Atualmente, os nacional-populistas estão divididos em pelo menos três grupos no Parlamento Europeu. Le Pen sonha em uni-los. E confia em Matteo Salvini, ministro italiano do Interior e líder da Liga, para unificar em escala europeia esse movimento soberanista, nacionalista, ultra ou eurocético: os rótulos são vários e nenhum os define completamente.

Conseguir essa união não é fácil. Alguns defendem os valores conservadores e a direita tradicional. Outros, como o próprio RN, consideram que a divisão entre esquerda e direita está superada e buscam um movimento transversal que agrupe "o povo" enfurecido contra as elites e a globalização. Não por acaso, o RN é o partido com maior apoio no movimento dos coletes amarelos e, segundo as pesquisas, é o único que pode capitalizar o descontentamento.
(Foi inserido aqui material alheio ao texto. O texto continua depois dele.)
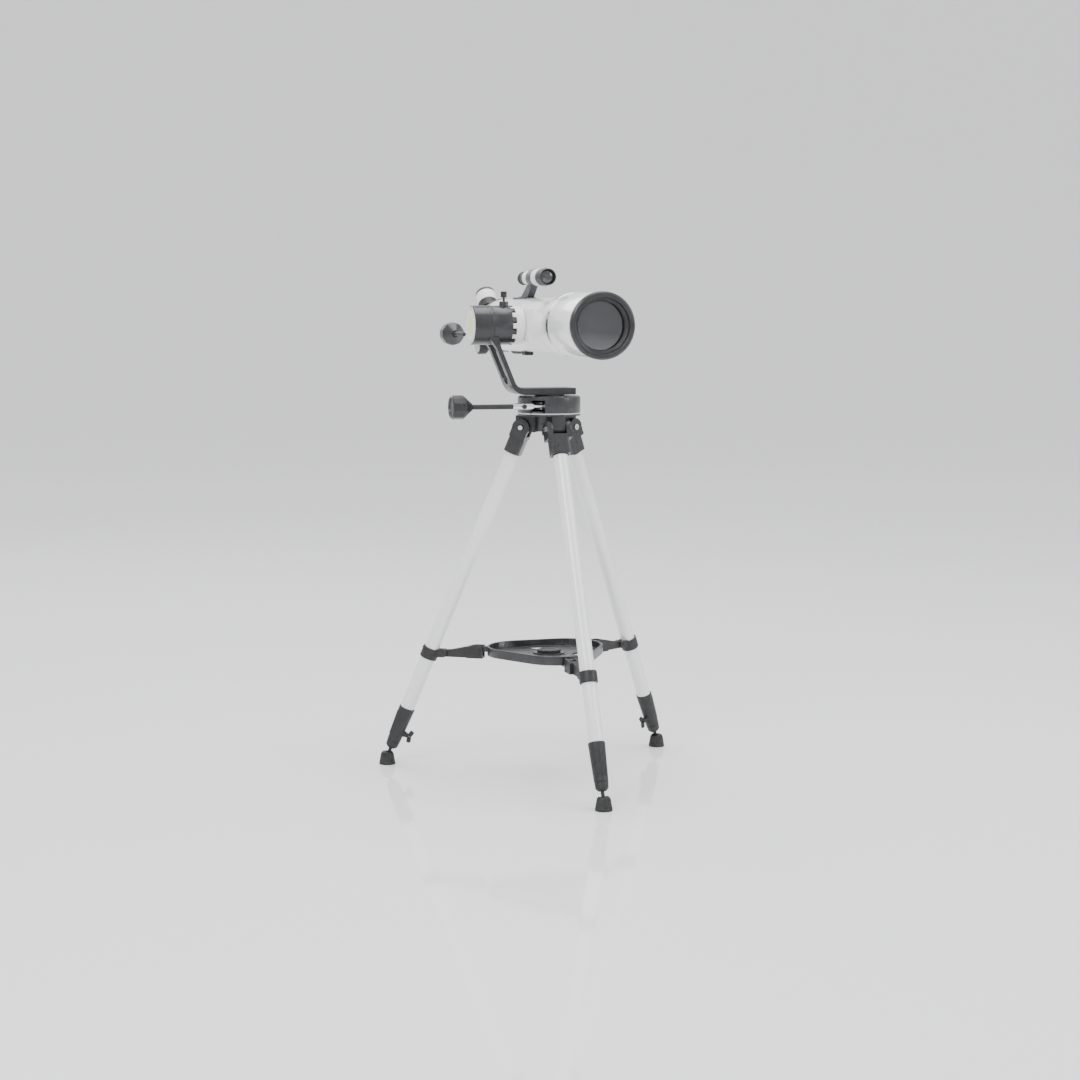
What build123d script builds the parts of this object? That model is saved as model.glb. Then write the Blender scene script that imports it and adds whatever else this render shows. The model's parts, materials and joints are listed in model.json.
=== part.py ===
from build123d import *
import math
import os

# Small refractor telescope on a one-armed altazimuth head and a three-legged stand.
# Millimetres.  +Z is up, the tube looks along -Y, the altitude drum is on the -X side.
# The origin lies on the floor, on the vertical azimuth axis.

# ---------------------------------------------------------------- driving dimensions
RUN_FIT = 0.05            # radial clearance of a shaft that turns in its bore
GAP = 0.4                 # clearance between faces that pass each other

# legs
LEG_NAMES = ("front", "right", "left")
HINGE_R = 51.0            # hinge bolt, distance from the azimuth axis
HINGE_Z = 672.0
BALL_R = 329.0            # foot ball, distance from the azimuth axis
BALL_Z = 16.0
LEG_TUBE_R = 14.0
LEG_TUBE_WALL = 1.2
INNER_LEG_R = 11.0
COLLAR_Z = 227.0          # height of the brace pins and of the leg collars
COLLAR_PIN_R = 211.0
TRAY_PIN_R = 138.0
TRAY_PIN_Z = 235.0

# azimuth unit
DRUM_R = 60.0
PLATE_BOTTOM_Z = 695.2
PLATE_TOP_Z = 698.4
DRUM_BOTTOM_Z = 701.0
DRUM_TOP_Z = 733.0
AZ_WORM_Y = -41.0
AZ_WORM_Z = 714.5
AZ_WHEEL_R = 35.0
SPINDLE_R = 8.0

# arm
ARM_BOTTOM_Z = 735.7
ARM_TOP_Z = 748.4
ARM_HALF_WIDTH = 31.0
ARM_SLOT_HALF = 17.5
ARM_LEAN = 22.4           # degrees from the vertical
ARM_THICK = 8.6

# altitude unit, on an axis along X
AXIS_Z = 867.0
ALT_R = 37.0
ALT_LEFT_X = -155.0
ALT_RING_LEFT_X = -125.0
ALT_RING_RIGHT_X = -118.0
CLUTCH_END_X = -82.0
TOOTH_END_X = -74.4
TOOTH_COUNT = 10
ALT_WORM_X = -138.0
ALT_WORM_DROP = 17.5
ALT_WHEEL_R = 13.0
ALT_SHAFT_R = 7.0

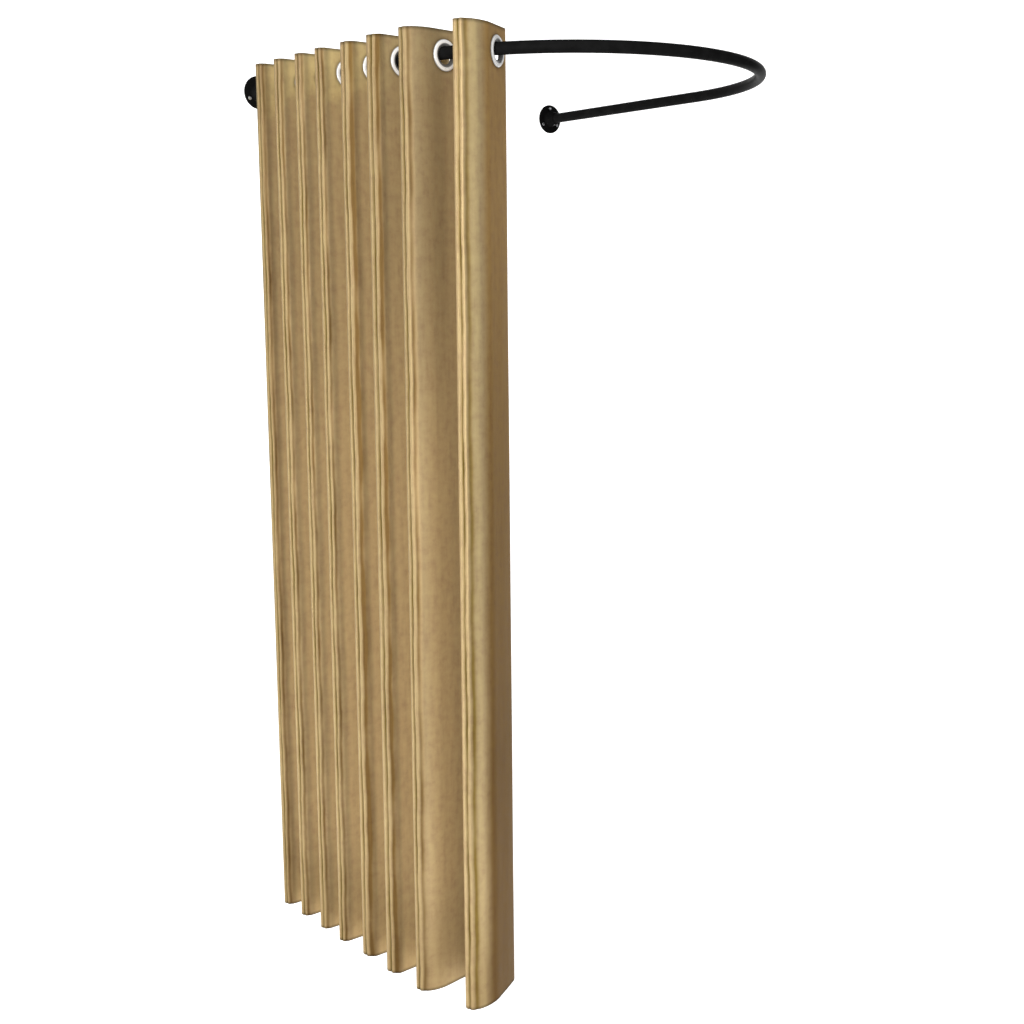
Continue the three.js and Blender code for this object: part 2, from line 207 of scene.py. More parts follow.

# Painted shade of the fold at the wall
WALL_FOLD = 14
WALL_EDGE_SHADE = np.array((0.50, 0.46, 0.55))
WALL_EDGE_BREADTH = 0.009
WALL_RIDGE_SHADE = np.array((0.26, 0.30, 0.34))
WALL_RIDGE_START = (0.021, 0.027)
WALL_RIDGE_END = (0.036, 0.052)

# Painted light on the heading, one depth for each fold, painted shade towards the hem, and a
# painted shadow round each eyelet
HEADING_DEPTHS = (0.100, 0.095, 0.085, 0.085, 0.095, 0.065, 0.070, 0.105)
HEADING_SLANT = 0.022
HEADING_SLANT_REACH = (0.02, 0.11)
HEADING_BORDER = (-0.020, 0.010)
HEADING_WAVES = ((0.005, 0.061, 0.3),)
HEADING_LIGHT = np.array((0.32, 0.40, 0.28))
HEADING_NEAR_SHARE = 0.05
HEM_FADE = 0.30
HEM_SHADE = np.array((0.32, 0.35, 0.40))
CREST_BAND_AT = 0.014
HEADING_BAND_BREADTH = 0.020
HEADING_BAND_SHARE = 1.3
HEM_BAND_BREADTH = 0.014
HEM_BAND_SHARE = 0.5
LEAD_HEM_SHARE = 0.5
LEAD_HEM_REACH = (0.090, 0.060)
FLANK_HEM_AT = 0.095
FLANK_HEM_BREADTH = 0.035
FLANK_HEM_SHARE = 0.45
EYELET_SHADOW_BREADTH = 0.0035
EYELET_SHADOW_SHARE = 0.45

# Satin and nickel: the stops of their ramps, and how fine the weave is each way
SATIN_TONES = ((0.32, (0.348, 0.239, 0.129)), (0.5, (0.414, 0.302, 0.156)), (0.68, (0.457, 0.346, 0.175)))
SATIN_EDGE_SHADES = ((0, 0.30), (0.0012, 1), (0.9986, 1), (1, 0.30))
SATIN_GLOSS = ((0.3, 0.36), (0.7, 0.46))
WEAVE = (("X", 420), ("Y", 300))
# The nickel's ramp by the distance from the ring's axis: painted shade and dark reflections in the throat,
# bright face, and a painted dark outline at the outer edge
RING_PAINTED_SHADES = ((EYELET_BORE / EYELET_RADIUS, 0.12), (0.72, 0.16), (0.79, 1), (0.94, 1), (0.99, 0.34))

# How finely the cloth is meshed, and how it is held flat at the eyelets
CLOTH_STEP = 0.0013
FLANK_STEP = 0.004
EYELET_ROW = 0.003
CLOTH_ROW = 0.013
STEP_SLACK = 0.95
EYELET_ZONE = 0.046
HOLE_RADIUS = 0.0215
HELD_REACH = (0.002, 0.02)
HELD_DROP = 0.06

# Stage and camera
HEM_ABOVE_FLOOR = 0.12
STAGE_PLACE = (0.35, -0.45, 0)
STAGE_STEPS = 16
CAMERA_PLACE = (-1.6423, -2.9607, -0.4561)
CAMERA_YAW = radians(39.004)
CAMERA_PITCH = radians(9.306)
CAMERA_ROLL = radians(-0.500)
CAMERA_LENS = 48.175


# Shapes
def new_object(name, points, faces, sharp=SHARP):
    mesh = bpy.data.meshes.new(name)
    mesh.from_pydata(points, [], faces)
    mesh.shade_smooth()
    if sharp:
        mesh.set_sharp_from_angle(angle=sharp)
    obj = bpy.data.objects.new(name, mesh)
    scene.collection.objects.link(obj)
    return obj


def rounded(profile, radius, steps=4):
    """A profile with each inner corner rounded by that radius, or by less where its sides are short."""
    points = [profile[0]]
    for before, corner, after in zip(profile, profile[1:], profile[2:]):
        a, b, c = Vector(before), Vector(corner), Vector(after)
        into, out = (a - b), (c - b)
        reach = min(radius, into.length / LEAST_SIDE, out.length / LEAST_SIDE)
        start = b + into.normalized() * reach
        end = b + out.normalized() * reach
        for i in range(steps + 1):
            t = i / steps
            spot = start * (1 - t) ** 2 + b * 2 * t * (1 - t) + end * t ** 2
            points.append((spot.x, spot.y))
    points.append(profile[-1])
    return points


def turned(name, profile, place, axis, segments, reach_name=None):
    """A round body about an axis through a place, from (radius, height) pairs. A profile that
    starts and ends on the axis is capped there, and any other is a closed ring."""
    axis = Vector(axis).normalized()
    across = axis.orthogonal().normalized()
    up = axis.cross(across)
    on_axis = profile[0][0] == 0
    rings = profile[1:-1] if on_axis else profile
    points = []
    for radius, height in rings:
        for i in range(segments):
            angle = 2 * pi * i / segments
            spoke = across * cos(angle) + up * sin(angle)
            points.append(Vector(place) + axis * height + spoke * radius)
    faces = []
    count = len(rings)
    last = count - 1 if on_axis else count
    for ring in range(last):
        after = (ring + 1) % count
        for i in range(segments):
            j = (i + 1) % segments
            faces.append((ring * segments + i, ring * segments + j,
                          after * segments + j, after * segments + i))
    if on_axis:
        for ring, (_, height) in ((0, profile[0]), (count - 1, profile[-1])):
            centre = len(points)
            points.append(Vector(place) + axis * height)
            for i in range(segments):
                j = (i + 1) % segments
                pair = (ring * segments + i, ring * segments + j)
                faces.append((centre, *(reversed(pair) if ring == 0 else pair)))
    obj = new_object(name, points, faces)
    face_out(obj)
    if reach_name:
        attribute = obj.data.attributes.new(reach_name, "FLOAT", "POINT")
        attribute.data.foreach_set("value", [radius for radius, _ in rings for _ in range(segments)])
    return obj


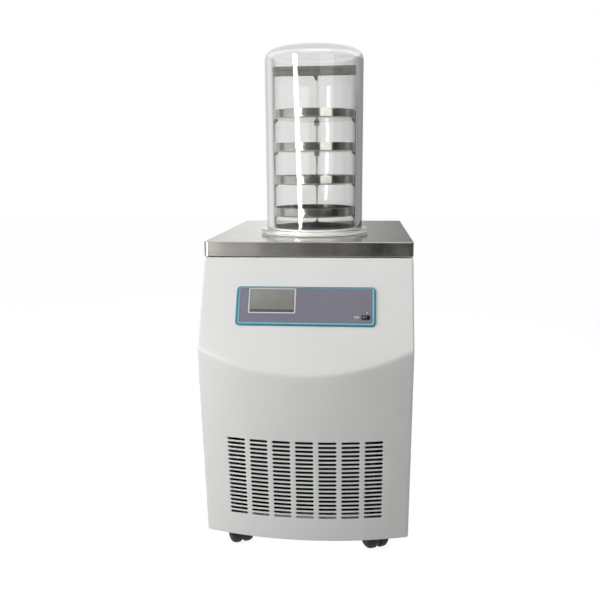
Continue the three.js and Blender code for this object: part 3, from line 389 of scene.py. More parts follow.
uneven(tread, 5, bump=0.03, tones=("#101011", "#1E1E1F"), rough=(0.48, 0.66))
copper = finish("copper tube", "#B8764F", 0.3, 1.0)
uneven(copper, 22, tones=("#9A5F3F", "#C78560"), rough=(0.24, 0.42))
foam = finish("moulded foam", "#D6CDA9", 0.9)
uneven(foam, 4, bump=0.3, tones=("#CBC19A", "#DFD7B5"))
board = finish("green circuit board", "#2F6B45", 0.4)
uneven(board, 6, tones=("#2A6240", "#37774D"), rough=(0.3, 0.5))

# %% [markdown]
# The condenser is a block of thin fins of aluminium in deep shade behind the slots. Its colour is
# painted shade: the bright metal is coloured near black. Single fins are too fine to show,
# so a wave pattern across its width draws them in bundles of painted light and shade: a
# little lighter at the edges, dark in between. A wave turns 20 times its scale in a metre.

# %% Finned block
fin_bundle = 7.54                  # millimetres from one bundle of fins to the next
fins = finish("aluminium fins in painted shade", "#8C8F92", 0.45, 0.6)
tree = fins.node_tree
where = add(tree, "ShaderNodeTexCoord")
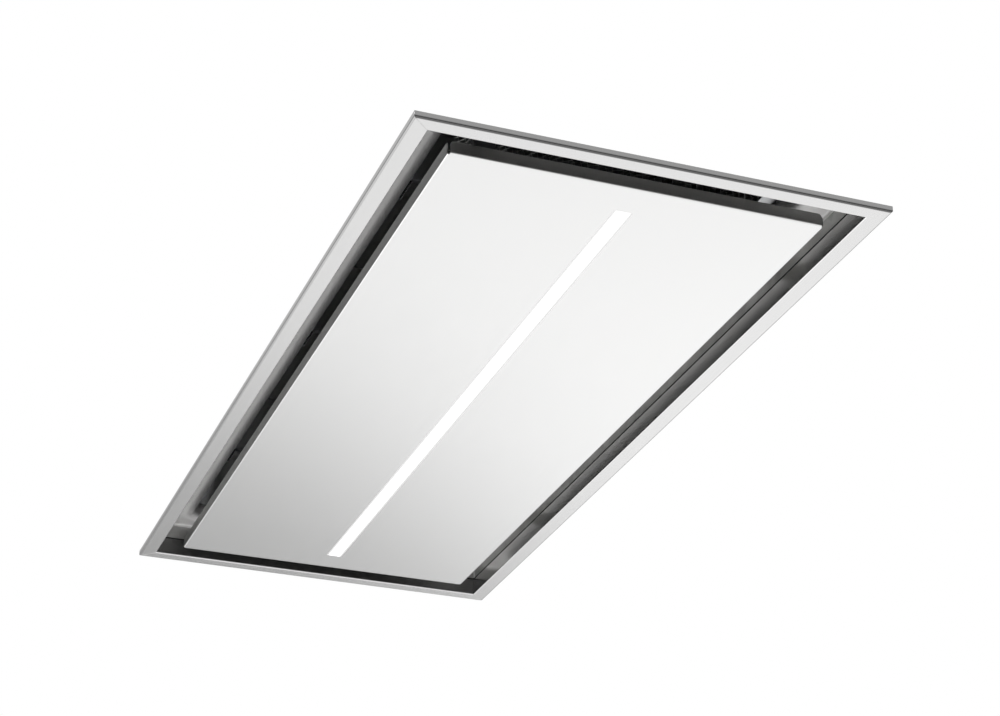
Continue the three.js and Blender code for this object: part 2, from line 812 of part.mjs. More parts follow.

Embora a rejeição à imigração continue ocupando um lugar central no programa do RN, o partido também prega o que chama de localismo, uma espécie de nacionalismo revestido de ambientalismo.

A mensagem social de Le Pen coincide pouco com o liberalismo thatcherista do Vox, e o nacionalismo espanhol deste partido está longe do que foi historicamente representado pela Liga de Salvini, um partido do norte da Itália que simpatizava com o movimento catalão de independência. Em janeiro, Jordan Bardella, número um da lista do RN para as eleições europeias, lembrou ao EL PAÍS que o Vox "é uma cisão do Partido Popular", não da direita francesa.

Há mais diferenças. Os poloneses de Jaroslaw Kaczynski são antirrussos; já Le Pen diz que “a UE não tem nenhum interesse em uma oposição frontal à Rússia”. Os alemães da ultradireitista Alternativa pela Alemanha são a favor do rigor orçamentário; Le Pen acredita que, na Europa de hoje, “a Alemanha impõe sua visão, e esta é desequilibrada”. Sem falar na redistribuição de imigrantes: nenhum nacionalista os quer, preferindo que o vizinho cuide deles, mesmo que o vizinho também seja nacionalista.

Uma internacional nacionalista é, por definição, contraditória.